WHAT THE TASK REQUIRES:
Print each line exactly as it is given.

INFORMATION PROVIDED:

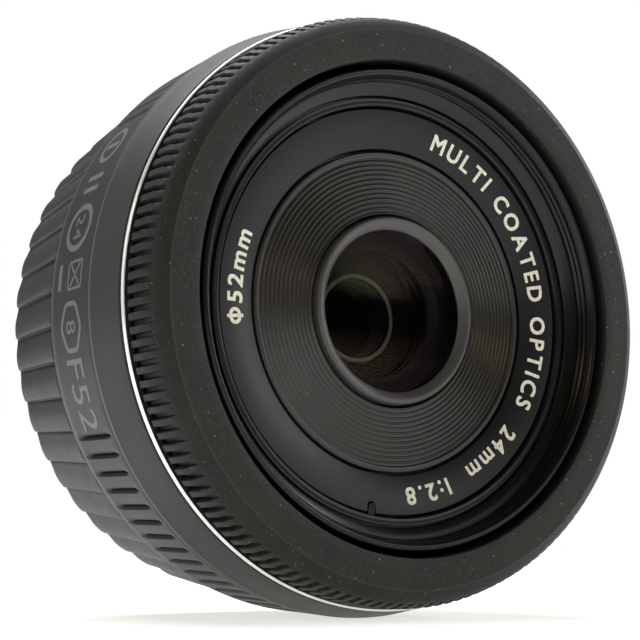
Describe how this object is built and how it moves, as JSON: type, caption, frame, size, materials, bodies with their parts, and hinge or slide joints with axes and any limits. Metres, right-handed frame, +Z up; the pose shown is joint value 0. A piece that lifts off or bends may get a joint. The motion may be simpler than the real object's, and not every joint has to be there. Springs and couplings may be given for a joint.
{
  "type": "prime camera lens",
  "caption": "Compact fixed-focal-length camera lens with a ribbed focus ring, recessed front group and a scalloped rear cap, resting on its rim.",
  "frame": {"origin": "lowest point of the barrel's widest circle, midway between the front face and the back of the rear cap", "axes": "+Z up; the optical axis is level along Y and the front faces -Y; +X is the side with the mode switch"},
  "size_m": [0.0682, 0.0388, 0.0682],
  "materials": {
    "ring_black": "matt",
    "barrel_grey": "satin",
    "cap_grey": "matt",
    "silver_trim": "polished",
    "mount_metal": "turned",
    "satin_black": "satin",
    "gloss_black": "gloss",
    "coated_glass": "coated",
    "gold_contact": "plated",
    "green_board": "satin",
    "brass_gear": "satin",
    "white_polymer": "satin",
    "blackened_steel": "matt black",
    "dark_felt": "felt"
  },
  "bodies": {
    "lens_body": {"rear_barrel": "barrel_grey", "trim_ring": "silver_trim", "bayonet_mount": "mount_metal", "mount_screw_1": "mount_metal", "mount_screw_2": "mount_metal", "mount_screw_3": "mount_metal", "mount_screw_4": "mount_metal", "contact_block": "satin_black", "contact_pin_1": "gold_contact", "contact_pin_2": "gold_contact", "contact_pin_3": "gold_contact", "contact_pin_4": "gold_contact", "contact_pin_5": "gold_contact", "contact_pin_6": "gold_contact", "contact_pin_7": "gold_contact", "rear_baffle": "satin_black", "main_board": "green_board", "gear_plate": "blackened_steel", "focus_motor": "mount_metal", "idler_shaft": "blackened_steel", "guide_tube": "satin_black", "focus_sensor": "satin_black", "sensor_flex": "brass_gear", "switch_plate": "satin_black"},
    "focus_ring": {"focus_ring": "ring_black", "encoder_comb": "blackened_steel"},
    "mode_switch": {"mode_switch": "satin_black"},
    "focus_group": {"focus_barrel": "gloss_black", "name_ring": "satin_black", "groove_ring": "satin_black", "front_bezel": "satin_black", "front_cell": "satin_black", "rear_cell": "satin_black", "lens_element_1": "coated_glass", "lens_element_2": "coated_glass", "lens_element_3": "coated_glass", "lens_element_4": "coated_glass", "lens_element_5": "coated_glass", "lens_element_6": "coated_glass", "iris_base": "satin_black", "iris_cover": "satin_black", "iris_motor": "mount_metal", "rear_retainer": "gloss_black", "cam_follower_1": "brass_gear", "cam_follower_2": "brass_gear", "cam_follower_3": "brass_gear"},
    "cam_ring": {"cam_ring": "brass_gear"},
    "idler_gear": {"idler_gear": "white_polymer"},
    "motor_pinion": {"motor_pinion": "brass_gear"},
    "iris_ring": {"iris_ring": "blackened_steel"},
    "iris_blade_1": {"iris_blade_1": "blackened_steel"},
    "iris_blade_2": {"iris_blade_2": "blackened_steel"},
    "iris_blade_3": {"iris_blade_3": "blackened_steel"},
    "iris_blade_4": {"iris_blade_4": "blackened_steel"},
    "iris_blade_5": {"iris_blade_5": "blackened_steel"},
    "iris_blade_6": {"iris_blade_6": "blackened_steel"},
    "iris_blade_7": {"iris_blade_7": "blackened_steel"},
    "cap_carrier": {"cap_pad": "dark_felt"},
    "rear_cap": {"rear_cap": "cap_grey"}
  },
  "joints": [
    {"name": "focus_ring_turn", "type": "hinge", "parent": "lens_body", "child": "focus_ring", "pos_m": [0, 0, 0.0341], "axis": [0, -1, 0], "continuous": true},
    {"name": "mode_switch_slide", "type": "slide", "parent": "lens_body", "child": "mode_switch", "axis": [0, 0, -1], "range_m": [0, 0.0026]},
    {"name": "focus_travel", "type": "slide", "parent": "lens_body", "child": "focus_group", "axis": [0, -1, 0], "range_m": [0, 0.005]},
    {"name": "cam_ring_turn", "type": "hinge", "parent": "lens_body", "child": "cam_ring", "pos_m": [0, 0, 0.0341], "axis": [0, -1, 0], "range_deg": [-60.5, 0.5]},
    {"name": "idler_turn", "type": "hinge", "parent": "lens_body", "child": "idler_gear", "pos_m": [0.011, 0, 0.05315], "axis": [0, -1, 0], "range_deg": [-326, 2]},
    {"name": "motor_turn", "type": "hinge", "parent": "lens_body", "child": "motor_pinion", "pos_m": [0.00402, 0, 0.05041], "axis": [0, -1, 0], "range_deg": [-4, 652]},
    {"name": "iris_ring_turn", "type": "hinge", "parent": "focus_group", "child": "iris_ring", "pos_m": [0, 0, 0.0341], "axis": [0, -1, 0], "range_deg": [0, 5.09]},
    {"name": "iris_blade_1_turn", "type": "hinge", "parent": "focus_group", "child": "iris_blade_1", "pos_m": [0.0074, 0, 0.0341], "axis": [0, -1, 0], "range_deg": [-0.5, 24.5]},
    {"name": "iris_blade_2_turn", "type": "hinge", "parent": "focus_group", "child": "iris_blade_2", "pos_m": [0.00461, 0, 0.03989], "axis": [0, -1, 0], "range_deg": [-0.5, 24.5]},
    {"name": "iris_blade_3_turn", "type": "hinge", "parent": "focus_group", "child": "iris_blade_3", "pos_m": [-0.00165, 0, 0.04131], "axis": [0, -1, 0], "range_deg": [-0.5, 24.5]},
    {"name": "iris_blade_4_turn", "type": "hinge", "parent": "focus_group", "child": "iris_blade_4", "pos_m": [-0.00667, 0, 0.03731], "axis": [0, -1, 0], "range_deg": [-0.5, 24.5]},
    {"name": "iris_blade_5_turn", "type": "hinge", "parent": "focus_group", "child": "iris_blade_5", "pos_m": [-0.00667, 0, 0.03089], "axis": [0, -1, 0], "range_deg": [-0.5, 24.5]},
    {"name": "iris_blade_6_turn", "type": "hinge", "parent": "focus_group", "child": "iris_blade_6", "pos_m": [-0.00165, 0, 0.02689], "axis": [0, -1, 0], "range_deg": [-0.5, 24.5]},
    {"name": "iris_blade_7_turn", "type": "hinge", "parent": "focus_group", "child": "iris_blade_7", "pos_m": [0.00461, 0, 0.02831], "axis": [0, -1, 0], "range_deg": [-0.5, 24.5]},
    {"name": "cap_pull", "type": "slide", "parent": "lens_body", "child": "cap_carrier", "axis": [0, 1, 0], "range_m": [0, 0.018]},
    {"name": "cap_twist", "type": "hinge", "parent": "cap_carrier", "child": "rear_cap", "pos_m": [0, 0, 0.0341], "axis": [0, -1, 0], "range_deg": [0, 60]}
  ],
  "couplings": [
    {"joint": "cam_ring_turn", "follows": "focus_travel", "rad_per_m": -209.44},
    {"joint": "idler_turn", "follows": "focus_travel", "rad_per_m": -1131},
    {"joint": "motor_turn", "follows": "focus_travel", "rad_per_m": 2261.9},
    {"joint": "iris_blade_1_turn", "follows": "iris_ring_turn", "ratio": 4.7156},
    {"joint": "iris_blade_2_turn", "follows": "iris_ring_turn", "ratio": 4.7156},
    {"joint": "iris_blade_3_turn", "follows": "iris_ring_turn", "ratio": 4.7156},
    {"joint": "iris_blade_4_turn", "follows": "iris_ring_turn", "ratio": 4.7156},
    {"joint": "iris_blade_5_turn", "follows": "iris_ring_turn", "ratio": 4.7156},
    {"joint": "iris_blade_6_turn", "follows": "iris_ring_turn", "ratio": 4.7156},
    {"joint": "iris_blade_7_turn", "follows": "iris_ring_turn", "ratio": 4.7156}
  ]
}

TASK RESPONSE:
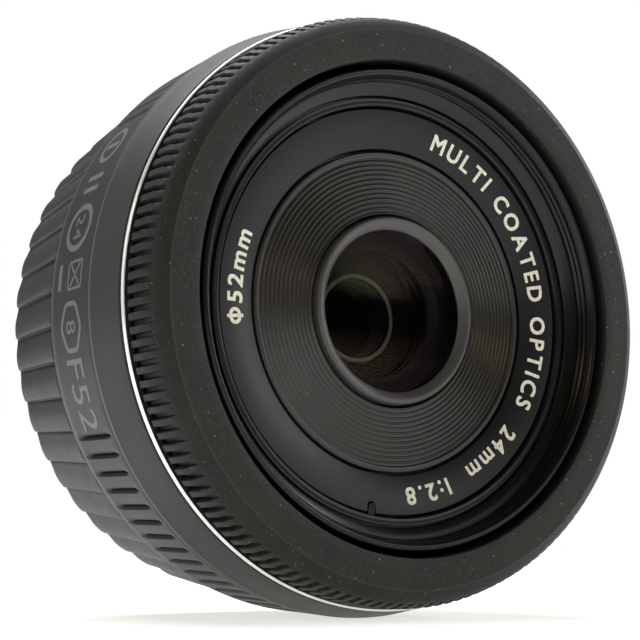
Describe how this object is built and how it moves, as JSON: type, caption, frame, size, materials, bodies with their parts, and hinge or slide joints with axes and any limits. Metres, right-handed frame, +Z up; the pose shown is joint value 0. A piece that lifts off or bends may get a joint. The motion may be simpler than the real object's, and not every joint has to be there. Springs and couplings may be given for a joint.
{
  "type": "prime camera lens",
  "caption": "Compact fixed-focal-length camera lens with a ribbed focus ring, recessed front group and a scalloped rear cap, resting on its rim.",
  "frame": {"origin": "lowest point of the barrel's widest circle, midway between the front face and the back of the rear cap", "axes": "+Z up; the optical axis is level along Y and the front faces -Y; +X is the side with the mode switch"},
  "size_m": [0.0682, 0.0388, 0.0682],
  "materials": {
    "ring_black": "matt",
    "barrel_grey": "satin",
    "cap_grey": "matt",
    "silver_trim": "polished",
    "mount_metal": "turned",
    "satin_black": "satin",
    "gloss_black": "gloss",
    "coated_glass": "coated",
    "gold_contact": "plated",
    "green_board": "satin",
    "brass_gear": "satin",
    "white_polymer": "satin",
    "blackened_steel": "matt black",
    "dark_felt": "felt"
  },
  "bodies": {
    "lens_body": {"rear_barrel": "barrel_grey", "trim_ring": "silver_trim", "bayonet_mount": "mount_metal", "mount_screw_1": "mount_metal", "mount_screw_2": "mount_metal", "mount_screw_3": "mount_metal", "mount_screw_4": "mount_metal", "contact_block": "satin_black", "contact_pin_1": "gold_contact", "contact_pin_2": "gold_contact", "contact_pin_3": "gold_contact", "contact_pin_4": "gold_contact", "contact_pin_5": "gold_contact", "contact_pin_6": "gold_contact", "contact_pin_7": "gold_contact", "rear_baffle": "satin_black", "main_board": "green_board", "gear_plate": "blackened_steel", "focus_motor": "mount_metal", "idler_shaft": "blackened_steel", "guide_tube": "satin_black", "focus_sensor": "satin_black", "sensor_flex": "brass_gear", "switch_plate": "satin_black"},
    "focus_ring": {"focus_ring": "ring_black", "encoder_comb": "blackened_steel"},
    "mode_switch": {"mode_switch": "satin_black"},
    "focus_group": {"focus_barrel": "gloss_black", "name_ring": "satin_black", "groove_ring": "satin_black", "front_bezel": "satin_black", "front_cell": "satin_black", "rear_cell": "satin_black", "lens_element_1": "coated_glass", "lens_element_2": "coated_glass", "lens_element_3": "coated_glass", "lens_element_4": "coated_glass", "lens_element_5": "coated_glass", "lens_element_6": "coated_glass", "iris_base": "satin_black", "iris_cover": "satin_black", "iris_motor": "mount_metal", "rear_retainer": "gloss_black", "cam_follower_1": "brass_gear", "cam_follower_2": "brass_gear", "cam_follower_3": "brass_gear"},
    "cam_ring": {"cam_ring": "brass_gear"},
    "idler_gear": {"idler_gear": "white_polymer"},
    "motor_pinion": {"motor_pinion": "brass_gear"},
    "iris_ring": {"iris_ring": "blackened_steel"},
    "iris_blade_1": {"iris_blade_1": "blackened_steel"},
    "iris_blade_2": {"iris_blade_2": "blackened_steel"},
    "iris_blade_3": {"iris_blade_3": "blackened_steel"},
    "iris_blade_4": {"iris_blade_4": "blackened_steel"},
    "iris_blade_5": {"iris_blade_5": "blackened_steel"},
    "iris_blade_6": {"iris_blade_6": "blackened_steel"},
    "iris_blade_7": {"iris_blade_7": "blackened_steel"},
    "cap_carrier": {"cap_pad": "dark_felt"},
    "rear_cap": {"rear_cap": "cap_grey"}
  },
  "joints": [
    {"name": "focus_ring_turn", "type": "hinge", "parent": "lens_body", "child": "focus_ring", "pos_m": [0, 0, 0.0341], "axis": [0, -1, 0], "continuous": true},
    {"name": "mode_switch_slide", "type": "slide", "parent": "lens_body", "child": "mode_switch", "axis": [0, 0, -1], "range_m": [0, 0.0026]},
    {"name": "focus_travel", "type": "slide", "parent": "lens_body", "child": "focus_group", "axis": [0, -1, 0], "range_m": [0, 0.005]},
    {"name": "cam_ring_turn", "type": "hinge", "parent": "lens_body", "child": "cam_ring", "pos_m": [0, 0, 0.0341], "axis": [0, -1, 0], "range_deg": [-60.5, 0.5]},
    {"name": "idler_turn", "type": "hinge", "parent": "lens_body", "child": "idler_gear", "pos_m": [0.011, 0, 0.05315], "axis": [0, -1, 0], "range_deg": [-326, 2]},
    {"name": "motor_turn", "type": "hinge", "parent": "lens_body", "child": "motor_pinion", "pos_m": [0.00402, 0, 0.05041], "axis": [0, -1, 0], "range_deg": [-4, 652]},
    {"name": "iris_ring_turn", "type": "hinge", "parent": "focus_group", "child": "iris_ring", "pos_m": [0, 0, 0.0341], "axis": [0, -1, 0], "range_deg": [0, 5.09]},
    {"name": "iris_blade_1_turn", "type": "hinge", "parent": "focus_group", "child": "iris_blade_1", "pos_m": [0.0074, 0, 0.0341], "axis": [0, -1, 0], "range_deg": [-0.5, 24.5]},
    {"name": "iris_blade_2_turn", "type": "hinge", "parent": "focus_group", "child": "iris_blade_2", "pos_m": [0.00461, 0, 0.03989], "axis": [0, -1, 0], "range_deg": [-0.5, 24.5]},
    {"name": "iris_blade_3_turn", "type": "hinge", "parent": "focus_group", "child": "iris_blade_3", "pos_m": [-0.00165, 0, 0.04131], "axis": [0, -1, 0], "range_deg": [-0.5, 24.5]},
    {"name": "iris_blade_4_turn", "type": "hinge", "parent": "focus_group", "child": "iris_blade_4", "pos_m": [-0.00667, 0, 0.03731], "axis": [0, -1, 0], "range_deg": [-0.5, 24.5]},
    {"name": "iris_blade_5_turn", "type": "hinge", "parent": "focus_group", "child": "iris_blade_5", "pos_m": [-0.00667, 0, 0.03089], "axis": [0, -1, 0], "range_deg": [-0.5, 24.5]},
    {"name": "iris_blade_6_turn", "type": "hinge", "parent": "focus_group", "child": "iris_blade_6", "pos_m": [-0.00165, 0, 0.02689], "axis": [0, -1, 0], "range_deg": [-0.5, 24.5]},
    {"name": "iris_blade_7_turn", "type": "hinge", "parent": "focus_group", "child": "iris_blade_7", "pos_m": [0.00461, 0, 0.02831], "axis": [0, -1, 0], "range_deg": [-0.5, 24.5]},
    {"name": "cap_pull", "type": "slide", "parent": "lens_body", "child": "cap_carrier", "axis": [0, 1, 0], "range_m": [0, 0.018]},
    {"name": "cap_twist", "type": "hinge", "parent": "cap_carrier", "child": "rear_cap", "pos_m": [0, 0, 0.0341], "axis": [0, -1, 0], "range_deg": [0, 60]}
  ],
  "couplings": [
    {"joint": "cam_ring_turn", "follows": "focus_travel", "rad_per_m": -209.44},
    {"joint": "idler_turn", "follows": "focus_travel", "rad_per_m": -1131},
    {"joint": "motor_turn", "follows": "focus_travel", "rad_per_m": 2261.9},
    {"joint": "iris_blade_1_turn", "follows": "iris_ring_turn", "ratio": 4.7156},
    {"joint": "iris_blade_2_turn", "follows": "iris_ring_turn", "ratio": 4.7156},
    {"joint": "iris_blade_3_turn", "follows": "iris_ring_turn", "ratio": 4.7156},
    {"joint": "iris_blade_4_turn", "follows": "iris_ring_turn", "ratio": 4.7156},
    {"joint": "iris_blade_5_turn", "follows": "iris_ring_turn", "ratio": 4.7156},
    {"joint": "iris_blade_6_turn", "follows": "iris_ring_turn", "ratio": 4.7156},
    {"joint": "iris_blade_7_turn", "follows": "iris_ring_turn", "ratio": 4.7156}
  ]
}